Everything from the first line of the records to the line containing "bump_depth: float = 0.02 * MM", inclusive, is to be extracted exactly, and nothing more.
....
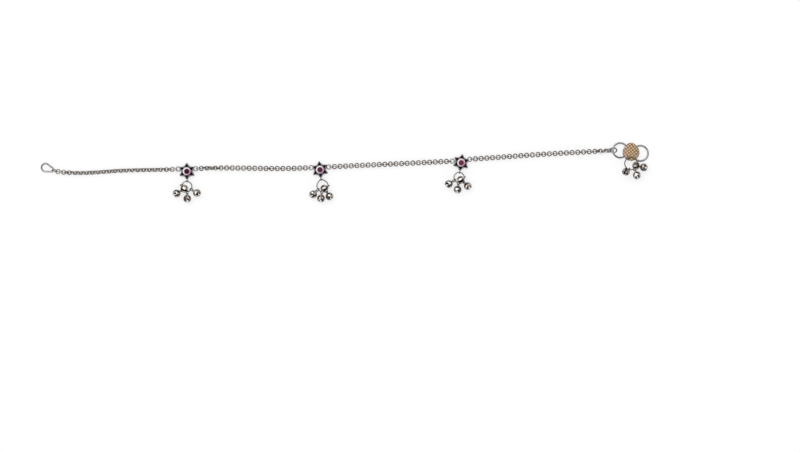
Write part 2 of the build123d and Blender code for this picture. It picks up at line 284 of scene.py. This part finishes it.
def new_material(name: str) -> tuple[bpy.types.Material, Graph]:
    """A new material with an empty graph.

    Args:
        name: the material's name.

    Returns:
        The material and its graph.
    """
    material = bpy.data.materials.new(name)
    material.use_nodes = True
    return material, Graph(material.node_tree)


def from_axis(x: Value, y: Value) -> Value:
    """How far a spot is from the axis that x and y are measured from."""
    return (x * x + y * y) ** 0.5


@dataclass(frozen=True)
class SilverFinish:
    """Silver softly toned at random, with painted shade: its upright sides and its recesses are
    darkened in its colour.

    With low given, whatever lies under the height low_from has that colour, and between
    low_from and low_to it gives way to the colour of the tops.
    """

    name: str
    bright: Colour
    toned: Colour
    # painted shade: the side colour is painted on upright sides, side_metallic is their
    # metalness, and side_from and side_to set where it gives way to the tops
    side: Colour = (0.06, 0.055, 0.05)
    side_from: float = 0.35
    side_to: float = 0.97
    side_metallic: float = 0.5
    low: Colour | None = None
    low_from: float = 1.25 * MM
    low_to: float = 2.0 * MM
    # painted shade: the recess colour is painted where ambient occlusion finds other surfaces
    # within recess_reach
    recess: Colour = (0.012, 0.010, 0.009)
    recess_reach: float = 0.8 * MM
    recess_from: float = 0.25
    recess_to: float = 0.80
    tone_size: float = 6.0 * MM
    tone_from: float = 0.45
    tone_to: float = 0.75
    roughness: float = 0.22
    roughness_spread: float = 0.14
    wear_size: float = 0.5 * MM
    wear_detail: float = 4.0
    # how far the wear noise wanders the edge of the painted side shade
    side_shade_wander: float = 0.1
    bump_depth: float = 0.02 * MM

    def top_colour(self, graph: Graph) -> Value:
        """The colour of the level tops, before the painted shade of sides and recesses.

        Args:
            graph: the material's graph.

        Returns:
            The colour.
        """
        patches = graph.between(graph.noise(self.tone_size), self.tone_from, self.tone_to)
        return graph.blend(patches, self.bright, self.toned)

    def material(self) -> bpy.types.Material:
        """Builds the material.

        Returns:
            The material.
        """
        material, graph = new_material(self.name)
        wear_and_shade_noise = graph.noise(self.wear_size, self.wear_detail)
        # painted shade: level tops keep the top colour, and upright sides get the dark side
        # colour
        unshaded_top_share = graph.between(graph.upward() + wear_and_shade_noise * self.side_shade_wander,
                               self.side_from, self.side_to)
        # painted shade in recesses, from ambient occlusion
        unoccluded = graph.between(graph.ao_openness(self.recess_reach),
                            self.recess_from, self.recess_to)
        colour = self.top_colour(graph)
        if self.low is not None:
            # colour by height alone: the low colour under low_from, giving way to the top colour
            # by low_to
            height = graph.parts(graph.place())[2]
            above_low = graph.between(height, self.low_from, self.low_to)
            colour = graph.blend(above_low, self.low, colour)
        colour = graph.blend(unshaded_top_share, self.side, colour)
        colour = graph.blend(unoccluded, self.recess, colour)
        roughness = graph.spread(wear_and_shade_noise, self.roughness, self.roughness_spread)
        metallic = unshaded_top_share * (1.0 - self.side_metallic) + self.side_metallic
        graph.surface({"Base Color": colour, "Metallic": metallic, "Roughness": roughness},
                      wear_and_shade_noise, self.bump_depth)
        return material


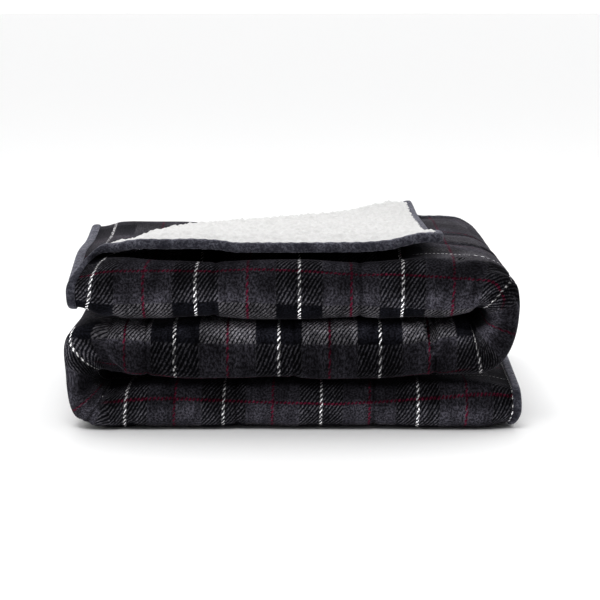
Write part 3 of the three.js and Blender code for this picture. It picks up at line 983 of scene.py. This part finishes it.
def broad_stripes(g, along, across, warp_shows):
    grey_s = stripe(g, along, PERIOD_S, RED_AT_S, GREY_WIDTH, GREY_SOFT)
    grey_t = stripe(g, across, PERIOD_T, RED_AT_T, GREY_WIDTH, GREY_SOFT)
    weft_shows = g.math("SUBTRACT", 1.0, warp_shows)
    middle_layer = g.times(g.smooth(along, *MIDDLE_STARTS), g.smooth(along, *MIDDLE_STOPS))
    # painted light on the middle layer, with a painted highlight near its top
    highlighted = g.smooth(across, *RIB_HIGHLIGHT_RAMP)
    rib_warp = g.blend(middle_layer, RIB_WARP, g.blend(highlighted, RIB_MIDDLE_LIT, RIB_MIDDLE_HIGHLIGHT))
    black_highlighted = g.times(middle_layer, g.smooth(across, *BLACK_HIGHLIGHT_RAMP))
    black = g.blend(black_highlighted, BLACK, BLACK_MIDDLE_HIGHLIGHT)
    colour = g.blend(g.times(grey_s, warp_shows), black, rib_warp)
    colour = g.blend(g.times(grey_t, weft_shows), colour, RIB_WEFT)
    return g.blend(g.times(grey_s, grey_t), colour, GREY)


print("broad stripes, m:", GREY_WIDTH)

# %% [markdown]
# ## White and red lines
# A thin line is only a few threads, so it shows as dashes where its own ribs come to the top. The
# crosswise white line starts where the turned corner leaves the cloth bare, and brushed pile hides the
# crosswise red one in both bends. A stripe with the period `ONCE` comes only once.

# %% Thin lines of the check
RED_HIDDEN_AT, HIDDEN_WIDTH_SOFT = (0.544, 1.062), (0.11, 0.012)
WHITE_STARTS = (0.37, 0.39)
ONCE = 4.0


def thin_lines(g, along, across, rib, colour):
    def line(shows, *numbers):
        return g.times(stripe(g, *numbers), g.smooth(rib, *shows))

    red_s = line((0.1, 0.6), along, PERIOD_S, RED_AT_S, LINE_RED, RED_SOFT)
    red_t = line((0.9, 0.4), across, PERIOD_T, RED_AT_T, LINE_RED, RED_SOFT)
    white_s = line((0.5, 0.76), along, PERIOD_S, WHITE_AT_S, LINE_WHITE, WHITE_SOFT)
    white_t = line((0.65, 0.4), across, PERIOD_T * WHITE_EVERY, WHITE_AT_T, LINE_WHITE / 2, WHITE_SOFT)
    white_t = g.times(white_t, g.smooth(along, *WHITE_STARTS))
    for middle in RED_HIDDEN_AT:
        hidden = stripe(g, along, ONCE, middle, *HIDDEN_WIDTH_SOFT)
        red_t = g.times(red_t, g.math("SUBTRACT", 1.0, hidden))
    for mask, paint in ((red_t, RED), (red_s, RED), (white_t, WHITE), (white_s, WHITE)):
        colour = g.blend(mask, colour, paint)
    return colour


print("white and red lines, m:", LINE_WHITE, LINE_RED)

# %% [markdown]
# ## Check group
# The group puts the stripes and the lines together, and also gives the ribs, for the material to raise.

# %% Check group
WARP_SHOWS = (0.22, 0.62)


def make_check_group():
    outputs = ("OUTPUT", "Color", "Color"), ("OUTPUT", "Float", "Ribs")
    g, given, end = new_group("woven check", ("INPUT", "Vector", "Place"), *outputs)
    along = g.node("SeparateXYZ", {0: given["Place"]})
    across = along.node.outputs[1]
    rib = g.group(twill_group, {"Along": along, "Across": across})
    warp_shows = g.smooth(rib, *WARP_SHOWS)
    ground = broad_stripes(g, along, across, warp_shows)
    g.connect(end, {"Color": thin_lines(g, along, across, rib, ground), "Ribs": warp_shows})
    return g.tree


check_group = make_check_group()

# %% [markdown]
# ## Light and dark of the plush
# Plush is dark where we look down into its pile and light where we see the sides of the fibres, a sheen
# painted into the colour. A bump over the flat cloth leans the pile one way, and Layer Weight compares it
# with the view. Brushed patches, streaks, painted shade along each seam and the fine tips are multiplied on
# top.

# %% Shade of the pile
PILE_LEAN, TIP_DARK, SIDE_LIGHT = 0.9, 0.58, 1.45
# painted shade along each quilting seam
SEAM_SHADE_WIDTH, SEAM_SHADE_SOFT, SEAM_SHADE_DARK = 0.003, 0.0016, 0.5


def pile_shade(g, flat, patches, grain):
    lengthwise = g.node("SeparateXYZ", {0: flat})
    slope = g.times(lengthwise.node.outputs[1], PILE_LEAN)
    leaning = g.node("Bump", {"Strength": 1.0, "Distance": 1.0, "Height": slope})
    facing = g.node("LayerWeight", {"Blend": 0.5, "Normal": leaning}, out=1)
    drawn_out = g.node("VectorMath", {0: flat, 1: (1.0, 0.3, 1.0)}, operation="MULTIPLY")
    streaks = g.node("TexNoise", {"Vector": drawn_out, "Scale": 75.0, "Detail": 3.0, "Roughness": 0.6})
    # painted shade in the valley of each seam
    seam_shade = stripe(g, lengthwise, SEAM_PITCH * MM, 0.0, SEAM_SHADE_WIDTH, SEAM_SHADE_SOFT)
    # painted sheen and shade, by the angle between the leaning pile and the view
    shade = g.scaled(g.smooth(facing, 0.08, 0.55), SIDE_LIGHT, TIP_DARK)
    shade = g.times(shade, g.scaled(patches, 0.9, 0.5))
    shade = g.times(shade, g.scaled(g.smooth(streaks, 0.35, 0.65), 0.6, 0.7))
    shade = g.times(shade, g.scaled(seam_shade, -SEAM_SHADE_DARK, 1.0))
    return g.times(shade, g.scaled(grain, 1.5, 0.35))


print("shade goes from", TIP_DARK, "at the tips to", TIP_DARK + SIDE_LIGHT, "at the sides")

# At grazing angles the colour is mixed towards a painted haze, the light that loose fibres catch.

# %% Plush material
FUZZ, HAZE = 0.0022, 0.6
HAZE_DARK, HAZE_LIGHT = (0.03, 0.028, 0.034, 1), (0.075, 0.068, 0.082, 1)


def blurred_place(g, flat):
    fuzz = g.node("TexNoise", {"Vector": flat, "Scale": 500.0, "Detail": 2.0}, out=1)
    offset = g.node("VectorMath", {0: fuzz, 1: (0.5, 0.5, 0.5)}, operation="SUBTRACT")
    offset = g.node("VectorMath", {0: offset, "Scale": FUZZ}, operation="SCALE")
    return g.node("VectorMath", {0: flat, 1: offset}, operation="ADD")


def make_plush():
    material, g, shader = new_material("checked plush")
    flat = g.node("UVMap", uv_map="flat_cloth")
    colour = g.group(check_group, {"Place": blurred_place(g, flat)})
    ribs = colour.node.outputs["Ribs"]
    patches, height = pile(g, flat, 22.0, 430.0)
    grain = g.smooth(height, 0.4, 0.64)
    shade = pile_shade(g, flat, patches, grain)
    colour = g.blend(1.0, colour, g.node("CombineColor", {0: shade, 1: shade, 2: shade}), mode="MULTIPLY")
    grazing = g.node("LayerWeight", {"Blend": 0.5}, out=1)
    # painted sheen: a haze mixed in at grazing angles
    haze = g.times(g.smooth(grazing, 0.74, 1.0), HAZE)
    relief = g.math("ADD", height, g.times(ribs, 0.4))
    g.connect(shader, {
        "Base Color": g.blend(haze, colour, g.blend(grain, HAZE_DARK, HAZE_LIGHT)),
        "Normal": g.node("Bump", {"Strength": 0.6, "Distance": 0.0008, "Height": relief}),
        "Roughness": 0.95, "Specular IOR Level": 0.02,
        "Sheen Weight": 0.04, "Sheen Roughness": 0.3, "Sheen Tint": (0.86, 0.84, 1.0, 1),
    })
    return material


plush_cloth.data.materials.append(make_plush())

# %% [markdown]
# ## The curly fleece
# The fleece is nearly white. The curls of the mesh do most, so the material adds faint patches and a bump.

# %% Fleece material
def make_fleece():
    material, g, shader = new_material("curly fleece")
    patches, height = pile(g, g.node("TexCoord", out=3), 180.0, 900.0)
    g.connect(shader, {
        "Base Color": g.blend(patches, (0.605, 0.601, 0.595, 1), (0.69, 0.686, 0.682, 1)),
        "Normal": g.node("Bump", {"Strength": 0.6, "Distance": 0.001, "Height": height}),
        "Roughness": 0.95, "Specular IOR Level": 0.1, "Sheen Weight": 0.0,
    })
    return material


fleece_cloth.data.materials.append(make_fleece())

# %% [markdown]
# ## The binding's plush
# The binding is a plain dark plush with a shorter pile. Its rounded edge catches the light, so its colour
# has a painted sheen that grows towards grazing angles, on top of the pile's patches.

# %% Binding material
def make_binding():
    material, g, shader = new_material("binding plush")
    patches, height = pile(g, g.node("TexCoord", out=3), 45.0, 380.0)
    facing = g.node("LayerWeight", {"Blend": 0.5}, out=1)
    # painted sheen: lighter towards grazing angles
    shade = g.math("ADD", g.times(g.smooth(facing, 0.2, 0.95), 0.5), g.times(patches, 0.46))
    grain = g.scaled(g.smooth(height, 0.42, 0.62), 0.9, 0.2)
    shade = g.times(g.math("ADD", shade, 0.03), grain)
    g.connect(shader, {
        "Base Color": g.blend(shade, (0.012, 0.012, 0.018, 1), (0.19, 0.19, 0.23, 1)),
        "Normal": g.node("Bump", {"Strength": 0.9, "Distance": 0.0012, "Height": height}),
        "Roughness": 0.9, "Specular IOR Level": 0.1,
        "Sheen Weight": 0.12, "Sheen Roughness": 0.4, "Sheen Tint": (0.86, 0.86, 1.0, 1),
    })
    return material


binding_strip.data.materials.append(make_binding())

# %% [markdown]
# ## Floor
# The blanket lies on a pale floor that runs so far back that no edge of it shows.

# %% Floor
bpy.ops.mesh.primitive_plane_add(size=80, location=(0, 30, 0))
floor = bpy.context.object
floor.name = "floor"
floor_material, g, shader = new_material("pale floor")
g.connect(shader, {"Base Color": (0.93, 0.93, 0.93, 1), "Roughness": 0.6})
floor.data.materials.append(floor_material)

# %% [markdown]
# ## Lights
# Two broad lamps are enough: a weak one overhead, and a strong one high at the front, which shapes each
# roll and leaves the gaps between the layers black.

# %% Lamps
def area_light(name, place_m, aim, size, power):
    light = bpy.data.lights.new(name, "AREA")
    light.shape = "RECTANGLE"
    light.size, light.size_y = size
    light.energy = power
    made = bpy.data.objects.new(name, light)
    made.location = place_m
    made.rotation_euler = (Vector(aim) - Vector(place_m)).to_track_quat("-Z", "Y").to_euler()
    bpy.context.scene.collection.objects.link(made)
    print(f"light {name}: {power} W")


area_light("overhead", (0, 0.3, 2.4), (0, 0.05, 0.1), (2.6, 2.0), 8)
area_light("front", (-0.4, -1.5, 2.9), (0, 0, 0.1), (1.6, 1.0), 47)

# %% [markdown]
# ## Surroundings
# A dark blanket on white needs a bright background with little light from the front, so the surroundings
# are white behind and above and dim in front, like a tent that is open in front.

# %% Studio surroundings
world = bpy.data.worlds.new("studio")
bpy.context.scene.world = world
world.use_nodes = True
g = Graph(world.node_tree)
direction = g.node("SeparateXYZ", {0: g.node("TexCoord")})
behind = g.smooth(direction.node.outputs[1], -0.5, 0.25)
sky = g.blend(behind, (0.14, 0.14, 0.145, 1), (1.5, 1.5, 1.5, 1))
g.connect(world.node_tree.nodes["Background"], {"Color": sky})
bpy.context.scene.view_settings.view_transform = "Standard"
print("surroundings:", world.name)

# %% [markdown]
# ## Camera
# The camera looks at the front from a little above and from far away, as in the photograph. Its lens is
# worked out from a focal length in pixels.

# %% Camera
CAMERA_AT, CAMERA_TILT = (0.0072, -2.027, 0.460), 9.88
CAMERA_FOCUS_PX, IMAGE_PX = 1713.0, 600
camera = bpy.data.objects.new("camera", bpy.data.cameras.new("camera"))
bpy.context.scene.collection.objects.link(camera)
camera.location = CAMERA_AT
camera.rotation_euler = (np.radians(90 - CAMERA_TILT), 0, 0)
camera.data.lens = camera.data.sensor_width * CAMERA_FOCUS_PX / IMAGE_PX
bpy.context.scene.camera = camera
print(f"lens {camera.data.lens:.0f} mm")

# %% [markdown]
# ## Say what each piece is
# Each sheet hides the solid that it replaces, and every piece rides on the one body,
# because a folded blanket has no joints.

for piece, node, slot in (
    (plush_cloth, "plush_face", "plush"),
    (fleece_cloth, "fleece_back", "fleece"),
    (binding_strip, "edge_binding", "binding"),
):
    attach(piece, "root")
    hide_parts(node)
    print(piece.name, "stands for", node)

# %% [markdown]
....
[Response for this exercise]
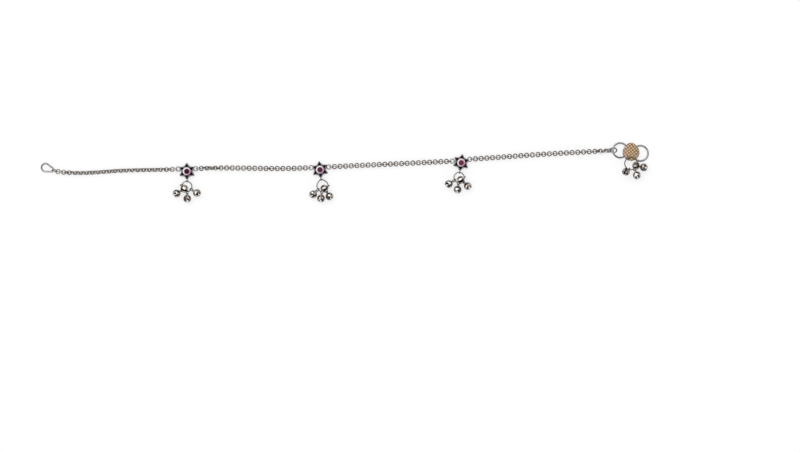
Write part 2 of the build123d and Blender code for this picture. It picks up at line 284 of scene.py. This part finishes it.
def new_material(name: str) -> tuple[bpy.types.Material, Graph]:
    """A new material with an empty graph.

    Args:
        name: the material's name.

    Returns:
        The material and its graph.
    """
    material = bpy.data.materials.new(name)
    material.use_nodes = True
    return material, Graph(material.node_tree)


def from_axis(x: Value, y: Value) -> Value:
    """How far a spot is from the axis that x and y are measured from."""
    return (x * x + y * y) ** 0.5


@dataclass(frozen=True)
class SilverFinish:
    """Silver softly toned at random, with painted shade: its upright sides and its recesses are
    darkened in its colour.

    With low given, whatever lies under the height low_from has that colour, and between
    low_from and low_to it gives way to the colour of the tops.
    """

    name: str
    bright: Colour
    toned: Colour
    # painted shade: the side colour is painted on upright sides, side_metallic is their
    # metalness, and side_from and side_to set where it gives way to the tops
    side: Colour = (0.06, 0.055, 0.05)
    side_from: float = 0.35
    side_to: float = 0.97
    side_metallic: float = 0.5
    low: Colour | None = None
    low_from: float = 1.25 * MM
    low_to: float = 2.0 * MM
    # painted shade: the recess colour is painted where ambient occlusion finds other surfaces
    # within recess_reach
    recess: Colour = (0.012, 0.010, 0.009)
    recess_reach: float = 0.8 * MM
    recess_from: float = 0.25
    recess_to: float = 0.80
    tone_size: float = 6.0 * MM
    tone_from: float = 0.45
    tone_to: float = 0.75
    roughness: float = 0.22
    roughness_spread: float = 0.14
    wear_size: float = 0.5 * MM
    wear_detail: float = 4.0
    # how far the wear noise wanders the edge of the painted side shade
    side_shade_wander: float = 0.1
    bump_depth: float = 0.02 * MM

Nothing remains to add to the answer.